Sono le paladine del Made in Italy. Resilienza è il loro mantra. Resistere, resistere ai grandi gruppi che le vorrebbero inglobare, farne roba loro. “L’ identità del mio brand non è in vendita. Sarebbe come vendermi l’anima”, aggiunge con fierezza Luisa Beccaria. La vie en rose: la sua è una bellezza che cura l’anima. E lo fa da quel lontano 1991 quando venne invitata per la prima volta alle passerelle di Roma e, subito dopo, al haute couture a Parigi. Le si aprirono subito le porta del prêt-à-porter a Milano, fu subito una rivelazione e un giovane e talentuoso Giovanni Gastel fotografo’ i suoi tableaux vivants new-romantic, mescolando sogno e lusso. Adorata dalla celebrities Nicole Kidman, Sarah Jessica Parker, Angelina Jolie, Kate Winslet, Halle Berry, Madonna, Uma Thurman, Helena Bonham Carter, Lady Gabriella Windsor, solo per citarne alcuni. Madonna l’estate scorsa è stata ospite a Casteluccio, un borgo settecentesco incastonato nella valle di Noto, in Sicilia. I colori, i profumi le hanno ispirato la collezione di Home Life Style, dalle tovaglie en fleur ai bicchieri sfaccettati di cristallo ton sur ton, finisce sul New York Times, insieme alla boutique/atelier che ha aperto due anni fa nella piazzetta di Capri.

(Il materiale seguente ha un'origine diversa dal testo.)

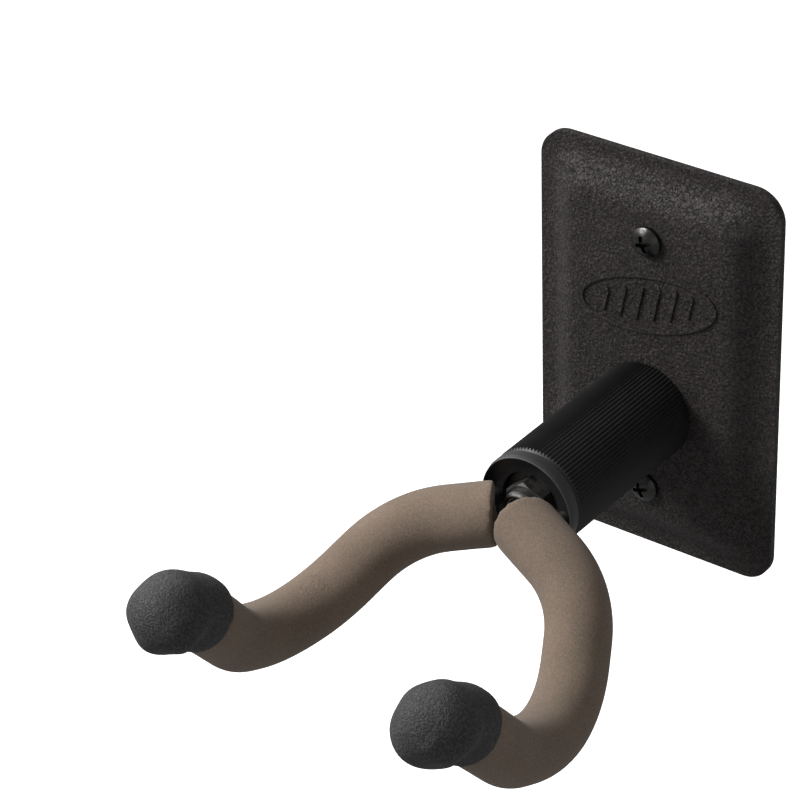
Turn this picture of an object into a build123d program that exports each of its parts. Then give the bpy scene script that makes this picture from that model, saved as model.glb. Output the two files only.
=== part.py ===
"""Wall guitar hanger: pressed plate, ribbed barrel and a swivelling padded yoke.

Origin: centre of the plate's back face, on the wall. +Z is up, -Y points out from the wall.
Distances called OUT are measured from the wall, so a point at OUT d has y = -d.
"""
import math
import os

from build123d import *

os.makedirs("parts", exist_ok=True)

# ---- plate -------------------------------------------------------------------------------
PLATE_H = 114.3          # overall height
PLATE_W = 71.0           # overall width
PLATE_CORNER_R = 8.2
SHEET_T = 2.0            # pressed steel sheet
FLANGE_W = 4.3           # flat rim that rests on the wall
SLOPE_W = 7.0            # width of the drawn slope between the rim and the panel
PANEL_OUT = 6.9          # front of the raised panel
SLOPE_CORNER_R = 7.0     # corner of the slope at the rim
PANEL_CORNER_R = 5.0     # corner of the slope at the panel
INSIDE_TIGHTER = 0.6     # how much smaller the slope's corners are on the sheet's back
PRESS_R = 9.0            # rounding of the panel's edge
FOOT_R = 8.0             # rounding of the slope's foot at the rim
SCREW_INSET = 9.35       # wall screw's middle to the panel's end

# ---- raised ornament: a tilted oval ring round a row of bars ------------------------------
EMBLEM_INSET = 3.2       # ring's end to the panel's side
EMBLEM_SHARE = 0.536     # ring's height in the room between the barrel and the top screw
EMBLEM_TILT = 12.0
EMBLEM_LINE = 1.3
EMBLEM_RELIEF = 0.45
EMBLEM_BARS = 6
BAR_SHARE = 0.62         # middle bar's length in the ring's height
BAR_TAPER = 0.8          # 0 for bars of one length
BAR_SPREAD = 0.36        # outermost bar in the ring's width

# ---- wall screws -------------------------------------------------------------------------
SCREW_R = 2.1
SCREW_CORE_R = 1.4
SCREW_NECK_R = 2.2       # tapers from the head to the shank, inside the plate
SCREW_NECK_END = 0.2
SCREW_LENGTH = 38.0      # under the head
SCREW_PLAIN = 13.0       # shank without thread
SCREW_POINT_L = 5.0
SCREW_THREAD_PITCH = 2.8
SCREW_HEAD_R = 4.1
SCREW_HEAD_H = 2.9
SCREW_HEAD_RIM = 1.1     # straight edge of the head
SCREW_HOLE_CLEAR = 0.35
CROSS_L = 4.6            # cross recess
CROSS_W = 1.1
CROSS_DEPTH = 1.7
CROSS_TURN = 20.0

# ---- barrel ------------------------------------------------------------------------------
SCREW_TO_AXIS = 23.7     # bottom wall screw up to the pivot axis
BARREL_R = 13.5
BARREL_L = 50.0
BARREL_RIBS = 84
RIB_DEPTH = 0.5
RIB_POINT = 1.1          # length of the pointed rib ends
FRONT_BEVEL = 0.2        # how far the front face lies inside the ribs' roots

# ---- pivot bolt, quarter inch, square neck and low round head ---------------------------
BOLT_R = 3.175
NUT_PROUD = 3.35         # nut's front past the hub's front
BOLT_HEAD_R = 9.5
BOLT_HEAD_H = 3.6
BOLT_HEAD_RIM = 0.9
NECK_SIDE = 6.7
NECK_DEPTH = 4.3
THREAD_LENGTH = 22.0
THREAD_PITCH = 1.25
THREAD_DEPTH = 0.6
BOLT_POINT = 0.5         # bolt's end to the first thread ridge
BOLT_CLEAR = 0.25

# ---- lock nut and washers --------------------------------------------------------------------
NUT_AF = 11.1
NUT_HEX_H = 4.2
NUT_H = 7.2
NUT_TURN = 37.0
NUT_COLLAR_R = 4.9
NUT_COLLAR_TOP_R = 4.2
NUT_COLLAR_EDGE = 1.1    # length of the collar's rounded front
NUT_CORNER_CUT = 0.55    # chamfer of the hexagon's corners
NUT_MOUTH = 0.4          # opening round the bolt's end
NUT_GROOVE_R = 4.3
INSERT_T = 1.7
INSERT_DEEP = 0.6        # insert behind the nut's front
WASHER_R = 8.0
WASHER_T = 1.6
WASHER_EDGE = 0.2
SPRING_T = 0.9
SPRING_H = 1.4
STUD_STANDOUT = 0.3      # bolt end past the nut

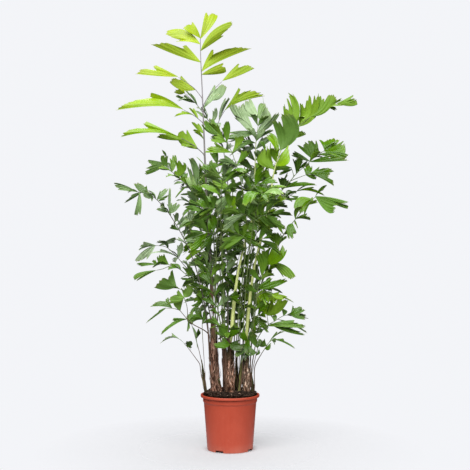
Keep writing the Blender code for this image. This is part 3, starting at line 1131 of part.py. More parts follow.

Nel 2006 Lucilla, la primogenita di Luisa, inizia a collaborare in azienda. Il “duo madre e figlia”, è una forza della natura mescolano, arte, artigianato, selezionano materie prime e tessuti di pregiata lavorazione, in chiave ecosostenibile. Che per loro significa slow fashion, una moda lenta, fatta di forme e stili che si adattano al lusso moderno/ poetico/ eccentricoo ma rimangono senza tempo. Il linguaggio del brand è evocativo e talvolta p. Il suo obiettivo è comunicare la natura fragile ma forte, passionale di una donna sicura di sé e romantica, capace di proiettare il suo spirito su quanto la circonda.Una tempesta di fiori ha intitolato la collezione che ha appena sfilato e la palette cromatica riprende i colori della Tempesta di Giorgione. Il panna e l’avorio lasciano spazio a verde muschio, blu-verdi, turchesi, sfumature di rosa accese di rosso e bordeaux con texture materiche come il velluto a coste (anche stampato), lane cotte, flanelle che si alternano all’impalpabile chiffon e alla seta dévoré. Per loro diventa cult anche il passamontagna mentre trasferiscono a stampa a petali e boccioli sul velluto nero in forma di ricamo minuto.
Anche Chiara Boni è partita da lontano. A Firenze negli anni ’70 apri’ la sua prima boutique “You Tarzan me Jane”. E da subito ha infranto le regole, con sfilate e manifestazioni d’avanguardia, è stata la nostra Wivienne Westwwod, un po’ punk, un po’ leopardata. E’ stata la prima a sperimentare la lycra, per abiti fascianti, modellanti. La brevetta subito. Nasce cosi’ la Petite Robe, non ha bisogno di essere passata e ripassata con il ferro da stiro, si infila in valigia e via. E’ una rivoluzione, conquista il mercato americano dell’upper class e le celebrities e, l’ultima sfilata durante la fashion week di New York, la settimana scorsa ha soltanto consolidato il suo successo. Cinquanta sfumature di CB: la sua lycra incontra pelle e cuoio, cinghie e bustier, le sue modelle serrate in tubini con spacchi e scollature sono sexy supereroine. Dal black and white sempre seducente, Chiara scivola a un rosa intenso e paillettato. “Mi piace questa idea di forza e luce che deve sprigionare una donna”, chiosa la stilista. Ancora un flash back nel suo infinito curriculum: ha sfilato a Roma per l’Alta Moda, prima degli altri è volata in Cina dove ha aperto 10 boutique, ha fatto scuola come assessore per l’Immagine e Comunicazione della Regione Toscana. Si ricompra nel 2001 il suo marchio di cui aveva ceduto un po’ di quote al Gruppo Finanziario Tessile. Ha festeggiato il suo giubileo: 50 anni di brand. “Sembra ieri”, sospira Chiara Boni. Ad maiora semper.